The other day I received a Facebook friend request from someone I didn’t know. While I was surprised at the request, it wasn’t the first time. When I view their profile they had over 3,500+ ‘friends,’ zero of which I knew. While there are those that use Facebook to build quality connections and meet new people, there are those that ‘collect’ friends. Like baseball cards, there are some who boast about the number of friends that they have on Facebook.
Still, this is nothing new. Long before there was LinkedIn, there was business cards, and before that, a simple handshake. For as long as ‘networking’ has been linked with ‘opportunity’ and ‘possibility,’ it seems that the common sentiment is that the larger your network is, the more opportunities you will have. With social media though, ones’ ‘network’ is evolving into more than just ‘opportunities’ and ‘possibilities,’ but ‘relationships.’
“Yup, you better believe it.”
If there are two approaches to ones network when it comes to social media, the first concept is that the more people you have in your network, the better. A great example of this is on Twitter. If you browse through some of the users on Twitter, it won’t take you long to find users that are Following 15,000 people. While it would be amazing if they knew all 15,000, the truth is that they probably know at most between 500-1,000 of that group. For the rest of the 14,000 or so, they are just icing on the cake.
Pros: Large ‘network’ that you can share content with
Cons: Lack of relationships with a majority of your network, difficulty in filtering information from your network
It’s Not The Size Of Your Network, It’s How You Use It
The other approach that you will find social media users engaging in is the good old fashioned “quality over quantity” approach. This approach is the complete opposite of the “Size Matters” approach in that it focuses on building quality and meaningful relationships with a smaller, more manageable group. Although the ‘network’ may only reach out to 100-300 users at a time, the power of this network can be just as effective and in some cases even more influential than that of the individual who is ‘friends’ with 15,000. The reason for this lies in the core network itself.

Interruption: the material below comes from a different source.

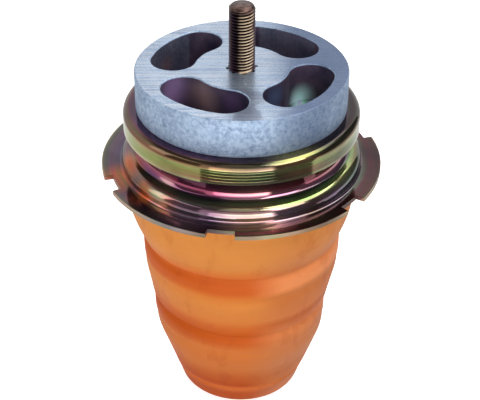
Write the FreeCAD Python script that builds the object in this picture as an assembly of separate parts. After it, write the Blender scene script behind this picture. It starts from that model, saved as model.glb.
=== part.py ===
"""A bump-stop mount: a pocketed aluminium disc and a threaded stud over two pressed steel pieces
that hold a stacked polyurethane bump stop.

Millimetres. Z 0 is the disc's upper face, which meets the body of the vehicle, the stud runs
up along +Z and the bump stop hangs below. Every piece is round about the Z axis.
"""
import FreeCAD, Part
import math
import os

V = FreeCAD.Vector
AXIS = V(0, 0, 1)

# Stud, an M12 with a round neck and ribs on it that are pressed up through the disc
stud_diameter = 12.0
neck_diameter = 12.6
stud_reach = 31.0
stud_tip_chamfer = 1.1
head_diameter = 30.0
head_thickness = 5.0
head_edge = 1.0
rib_count = 8
rib_circle_diameter = 14.6
rib_width = 1.9
rib_angle = 10.0
rib_depth_below_face = 1.0

# Mounting disc
disc_diameter = 98.0
disc_thickness = 18.5
disc_edge = 0.6

# Four curved pockets through the disc, each a slot bent round the hub that the stud stands in
pocket_count = 4
pocket_angle = 57.5
hub_diameter = 43.8
rim_wall = 6.3
pocket_web = 6.5
pocket_edge = 0.5

# Upper pressing, a shallow cap under the disc
cap_diameter = 110.0
cap_sheet = 3.0
cap_depth = 10.1
cap_shoulder = 3.4
cap_line_count = 4
cap_line_pitch = 1.5
cap_line_depth = 0.25
lowest_line_height = 1.6

# Lower pressing, a hat whose neck stands in the cap, with a sloping ledge round the neck's foot,
# a rounded shoulder outside the ledge and the notched flange as its brim
ring_sheet = 2.2
neck_clearance = 3.7
neck_corner = 3.0
neck_height = 18.8
neck_fillet = 4.4
ledge_width = 8.3
ledge_fall = 1.46
shoulder_radius = 5.0
shoulder_height = 5.84
flange_fillet = 1.2
flange_width = 9.4

# Notches in the flange's rim
notch_count = 6
notch_angle = 22.0
notch_width = 12.6
notch_depth = 4.0

# Holes that the stud's ribs pass through in the two pressings
stud_hole_clearance = 0.2

# Bump stop, a soft body of stacked bulges that are parted by narrow creases
# Each bulge has an upright band, then tapers in to the crease above the next; drops are from the flange
bumper_clearance = 0.3
bulges = (
    # radius of the band, drop to the band's lower end, radius of the taper's foot, drop to the foot
    (54.7, 20.2, 48.7, 34.7),
    (48.2, 49.2, 44.2, 71.7),
    (43.1, 88.2, 34.9, 113.7),
)
crease_depth = 1.5
crease_height = 2.4
crease_rounding = 0.7
lip_rounding = 1.1
band_rounding = 32.0
shoulder_rounding = 5.0
seat_rounding = 2.0
tip_radius = 34.0
tip_foot_radius = 30.4
tip_foot_height = 4.6
tip_rounding = 4.0
pad_radius = 23.0
pad_drop = 130.2

# Levels and radii that follow from the sizes above
pocket_outer_radius = disc_diameter / 2 - rim_wall
pocket_inner_radius = hub_diameter / 2
cap_top = -disc_thickness
cap_lower_edge = cap_top - cap_depth
ring_top = cap_top - cap_sheet
ring_underside = ring_top - ring_sheet
neck_radius = cap_diameter / 2 - cap_sheet - neck_clearance
shoulder_outer_radius = neck_radius + ledge_width
neck_foot = ring_top - neck_height
ledge_end = neck_foot - ledge_fall
flange_top = ledge_end - shoulder_height
flange_underside = flange_top - ring_sheet
rim_radius = shoulder_outer_radius + flange_width
plate_hole_radius = rib_circle_diameter / 2 + stud_hole_clearance


def spot(radius, height):
    """A point of a half section, which lies in the XZ plane."""
    return V(radius, 0, height)


def rounded_path(corners, closed):
    """Straight runs between corners (radius, height, rounding), joined by tangent arcs."""
    places = [spot(r, z) for r, z, rounding in corners]
    count = len(corners)
    edges = []
    start = None
    first = None
    for i in range(count):
        place, rounding = places[i], corners[i][2]
        if rounding == 0 or (not closed and i in (0, count - 1)):
            arrive = leave = place
        else:
            back = (places[i - 1] - place).normalize()
            ahead = (places[(i + 1) % count] - place).normalize()
            half = back.getAngle(ahead) / 2
            run = rounding / math.tan(half)
            arrive, leave = place + back * run, place + ahead * run
            middle = (back + ahead).normalize()
            top = place + middle * (rounding / math.sin(half) - rounding)
        if start is not None and start.distanceToPoint(arrive) > 1e-6:
            edges.append(Part.makeLine(start, arrive))
        if leave != arrive:
            edges.append(Part.Arc(arrive, top, leave).toShape())
        if first is None:
            first = arrive
        start = leave
    if closed and start.distanceToPoint(first) > 1e-6:
        edges.append(Part.makeLine(start, first))
    return Part.Wire(edges)


def turned(corners):
    """A solid turned about Z from a closed half section."""
    return Part.Face(rounded_path(corners, closed=True)).revolve(V(0, 0, 0), AXIS, 360)


def pressed(corners, sheet):
    """A round pressing: sheet laid along the inside of an open half section, then turned."""
    section = rounded_path(corners, closed=False).makeOffset2D(-sheet, 0, True, True)
    return section.revolve(V(0, 0, 0), AXIS, 360)


def around(shape, count, first_angle):
    """Copies of a shape that lies on +X, evenly spaced round the axis from first_angle."""
    copies = []
    for i in range(count):
        copy = shape.copy()
        copy.rotate(V(0, 0, 0), AXIS, first_angle + 360 * i / count)
        copies.append(copy)
    return copies


def ribs(width, outer_radius, low, high):
    """The upright ribs of the stud's neck, or the notches that they fill."""
    rib = Part.makeBox(outer_radius, width, high - low, V(0, -width / 2, low))
    limit = Part.makeCylinder(outer_radius, high - low, V(0, 0, low))
    return around(rib.common(limit), rib_count, rib_angle)


def pocket():
    """One curved pocket on +X: a slot with round ends, bent round the axis, with eased edges."""
    outer, inner = pocket_outer_radius, pocket_inner_radius
    half_width = (outer - inner) / 2
    middle = (outer + inner) / 2
    half_sweep = math.pi / pocket_count - math.asin((half_width + pocket_web / 2) / middle)

    def at(radius, angle):
        return V(radius * math.cos(angle), radius * math.sin(angle), 0)

    edges = [Part.Arc(at(outer, -half_sweep), at(outer, 0), at(outer, half_sweep)).toShape()]
    edges.append(Part.Arc(at(inner, -half_sweep), at(inner, 0), at(inner, half_sweep)).toShape())
    for side in (1, -1):
        end = at(middle, side * half_sweep)
        along = V(-side * math.sin(side * half_sweep), side * math.cos(half_sweep), 0)
        tip = end + along * half_width
        edges.append(Part.Arc(at(inner, side * half_sweep), tip, at(outer, side * half_sweep)).toShape())
    outline = Part.Wire(Part.__sortEdges__(edges))
    return Part.Face(outline).extrude(V(0, 0, -disc_thickness))


def mounting_disc():
    """Cast disc with four through pockets and a stud hole broached for the neck's ribs."""
    radius = disc_diameter / 2
    disc = Part.makeCylinder(radius, disc_thickness, V(0, 0, -disc_thickness))
    rim = [e for e in disc.Edges if isinstance(e.Curve, Part.Circle)]
    disc = disc.makeChamfer(disc_edge, rim)
    disc = disc.cut(around(pocket(), pocket_count, pocket_angle))
    mouths = [e for e in disc.Edges if on_face(e) and distance_out(e) < radius - 2 * disc_edge]
    disc = disc.makeChamfer(pocket_edge, mouths)
    bore = Part.makeCylinder(neck_diameter / 2, disc_thickness, V(0, 0, -disc_thickness))
    notches = ribs(rib_width, rib_circle_diameter / 2, -disc_thickness, 0)
    return disc.cut([bore] + notches)


def on_face(edge):
    """True where an edge lies in the disc's upper face."""
    return all(abs(v.Z) < 1e-6 for v in edge.Vertexes)


def distance_out(edge):
    """How far from the axis an edge reaches."""
    return max(math.hypot(v.X, v.Y) for v in edge.Vertexes)


def stud():
    """Stud with a round head, a ribbed neck flush with the disc and the plain outside of the thread."""
    radius = stud_diameter / 2
    shank = turned([
        (0, ring_underside - head_thickness, 0),
        (head_diameter / 2, ring_underside - head_thickness, head_edge),
        (head_diameter / 2, ring_underside, 0),
        (neck_diameter / 2, ring_underside, 0),
        (neck_diameter / 2, 0, 0),
        (radius, 0, 0),
        (radius, stud_reach - stud_tip_chamfer, 0),
        (radius - stud_tip_chamfer, stud_reach, 0),
        (0, stud_reach, 0),
    ])
    neck_ribs = ribs(rib_width, rib_circle_diameter / 2, ring_underside, -rib_depth_below_face)
    return shank.fuse(neck_ribs).removeSplitter()


def top_cap():
    """Upper pressing: a flat plate and a short skirt with fine rolled lines round it."""
    radius = cap_diameter / 2
    cap = pressed([
        (plate_hole_radius, cap_top, 0),
        (radius, cap_top, cap_shoulder),
        (radius, cap_lower_edge, 0),
    ], cap_sheet)
    grooves = []
    for i in range(cap_line_count):
        level = cap_lower_edge + lowest_line_height + cap_line_pitch * i
        grooves.append(turned([
            (radius - cap_line_depth, level, 0),
            (radius + cap_line_depth, level - 2 * cap_line_depth, 0),
            (radius + cap_line_depth, level + 2 * cap_line_depth, 0),
        ]))
    return cap.cut(grooves)


def flange_ring():
    """Lower pressing: plate, neck, sloping ledge, rounded shoulder and a flange with rim notches."""
    ring = pressed([
        (plate_hole_radius, ring_top, 0),
        (neck_radius, ring_top, neck_corner),
        (neck_radius, neck_foot, neck_fillet),
        (shoulder_outer_radius, ledge_end, shoulder_radius),
        (shoulder_outer_radius, flange_top, flange_fillet),
        (rim_radius, flange_top, 0),
    ], ring_sheet)
    reach = notch_depth + 1
    notch = Part.makeBox(reach, notch_width, ring_sheet + 2,
                         V(rim_radius - notch_depth, -notch_width / 2, flange_underside - 1))
    return ring.cut(around(notch, notch_count, notch_angle))


def bumper_outline():
    """Corners of the bump stop's half section below the flange, from the first bulge to the pad."""
    corners = []
    level = flange_underside - bumper_clearance
    rounding = shoulder_rounding
    for band_radius, band_drop, foot_radius, foot_drop in bulges:
        foot = flange_underside - foot_drop
        corners.append((band_radius, level, rounding))
        corners.append((band_radius, flange_underside - band_drop, band_rounding))
        corners.append((foot_radius, foot, crease_rounding))
        corners.append((foot_radius - crease_depth, foot - crease_height / 3, crease_rounding))
        level = foot - crease_height
        rounding = lip_rounding
    pad = flange_underside - pad_drop
    corners.append((tip_radius, level, lip_rounding))
    corners.append((tip_foot_radius, pad + tip_foot_height, tip_rounding))
    corners.append((pad_radius, pad, tip_rounding))
    corners.append((0, pad, 0))
    return corners


def bump_stop():
    """Stacked polyurethane bump stop, seated in the ring's neck round the stud's head."""
    seat_radius = neck_radius - ring_sheet - bumper_clearance
    seat_top = ring_underside - bumper_clearance
    recess_radius = head_diameter / 2 + bumper_clearance
    recess_floor = ring_underside - head_thickness - bumper_clearance
    return turned([
        (0, recess_floor, 0),
        (recess_radius, recess_floor, 0),
        (recess_radius, seat_top, 0),
        (seat_radius, seat_top, seat_rounding),
        (seat_radius, flange_underside - bumper_clearance, 0),
    ] + bumper_outline())


PIECES = (mounting_disc, stud, top_cap, flange_ring, bump_stop)


def main():
    os.makedirs("parts", exist_ok=True)
    for piece in PIECES:
        shape = piece()
        if len(shape.Solids) != 1 or not shape.isValid():
            raise ValueError(f"{piece.__name__}: {len(shape.Solids)} solids, valid {shape.isValid()}")
        solid = shape.Solids[0]
        box = solid.optimalBoundingBox()
        print(f"{piece.__name__}: {solid.Volume / 1000:.1f} cm3, Z {box.ZMin:.2f} to {box.ZMax:.2f},"
              f" radius {box.XMax:.2f}")
        solid.exportStep(f"parts/{piece.__name__}.step")


main()
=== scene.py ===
# %% [markdown]
# A bump-stop mount, dressed for the camera. The solid model gives the sizes and the places. This
# lesson gives it the surfaces that a photograph shows: a real thread, smooth bent sheet with
# coloured passivation, satin cast aluminium and moulded orange foam. The first cell loads the
# solid model, which every later piece is measured from.

# %% Load the solid model
import math

import bmesh
import bpy
import numpy as np
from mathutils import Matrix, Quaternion, Vector


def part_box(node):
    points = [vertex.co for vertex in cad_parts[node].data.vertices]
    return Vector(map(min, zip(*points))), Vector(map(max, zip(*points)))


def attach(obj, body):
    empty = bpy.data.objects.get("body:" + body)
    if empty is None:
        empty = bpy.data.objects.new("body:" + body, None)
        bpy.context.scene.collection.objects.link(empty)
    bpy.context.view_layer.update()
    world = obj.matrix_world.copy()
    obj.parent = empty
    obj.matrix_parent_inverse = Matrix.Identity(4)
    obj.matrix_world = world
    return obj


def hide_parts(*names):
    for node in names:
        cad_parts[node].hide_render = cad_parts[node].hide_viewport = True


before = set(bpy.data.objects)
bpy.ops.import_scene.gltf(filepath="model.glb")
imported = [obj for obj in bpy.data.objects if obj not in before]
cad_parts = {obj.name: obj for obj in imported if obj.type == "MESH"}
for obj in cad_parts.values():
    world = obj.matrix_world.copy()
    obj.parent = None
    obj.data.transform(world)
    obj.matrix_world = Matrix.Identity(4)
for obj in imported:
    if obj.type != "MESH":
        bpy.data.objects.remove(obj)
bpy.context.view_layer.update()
MM = 0.001

# %% [markdown]
# Every piece is round about the Z axis, and Z 0 is the disc's upper face. The levels below are
# read from the solid pieces, so the dressed pieces stay where the solids are. The few sizes that
# a box doesn't give, such as a thread's pitch or a bend's radius, are named where they are used.

# %% Levels and radii read from the solids
cap_low, cap_high = (np.array(corner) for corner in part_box("top_cap"))
ring_low, ring_high = (np.array(corner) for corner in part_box("flange_ring"))
stud_low, stud_high = (np.array(corner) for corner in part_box("stud"))
foam_low, foam_high = (np.array(corner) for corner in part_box("bump_stop"))
cap_radius = cap_high[0]
rim_radius = ring_high[0]
print("cap and rim radius in mm", np.round(np.array([cap_radius, rim_radius]) / MM, 2))

# %% [markdown]
# A turned piece is drawn as its half section: straight runs between corners, each corner eased by
# an arc. A surface could be spun with a modifier, but a grid of points worked out with numpy is
# exact, and each row or column can then be moved by a formula, as the thread and the notches need.

# %% A half section with rounded corners


def rounded_section(corners, step=math.radians(6)):
    """Points along straight runs whose corners are eased by arcs.

    Each corner is (radius, height, rounding). The arc touches both runs at rounding / tan(half
    the corner's angle) from the corner, and is sampled about every step of turn.
    """
    places = np.array([corner[:2] for corner in corners], float)
    path = [places[0]]
    for before, place, after, corner in zip(places, places[1:], places[2:], corners[1:]):
        rounding = corner[2]
        if rounding == 0:
            path.append(place)
            continue
        back = (before - place) / np.linalg.norm(before - place)
        ahead = (after - place) / np.linalg.norm(after - place)
        half = math.acos(np.clip(back @ ahead, -1, 1)) / 2
        middle = (back + ahead) / np.linalg.norm(back + ahead)
        centre = place + middle * rounding / math.sin(half)
        first = place + back * rounding / math.tan(half) - centre
        turn = math.pi - 2 * half
        side = np.sign(back[0] * ahead[1] - back[1] * ahead[0])
        for angle in np.linspace(0, -side * turn, max(3, int(turn / step) + 2)):
            cosine, sine = math.cos(angle), math.sin(angle)
            path.append(centre + [first[0] * cosine - first[1] * sine, first[0] * sine + first[1] * cosine])
    path.append(places[-1])
    return np.array(path)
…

Because the group is smaller, and thus easier to manage, this allows the user to spend more time creating and nurturing relationships with other individuals. In response, the network has stronger ties and in most cases willing to go further when helping each other.
Pros: More time available to build relationships with each, network connections more willing to help, ability to monitor relationships with ease
Cons: Smaller network, your content/news may reach only a couple hundred as opposed to thousands
So which approach do you practice? Do you collect ‘friends’ like their rookie cards or do you worry less about size, and more about quality? It is too early to say which one is better or worse and until then, the question remains: “Does Size Matter?”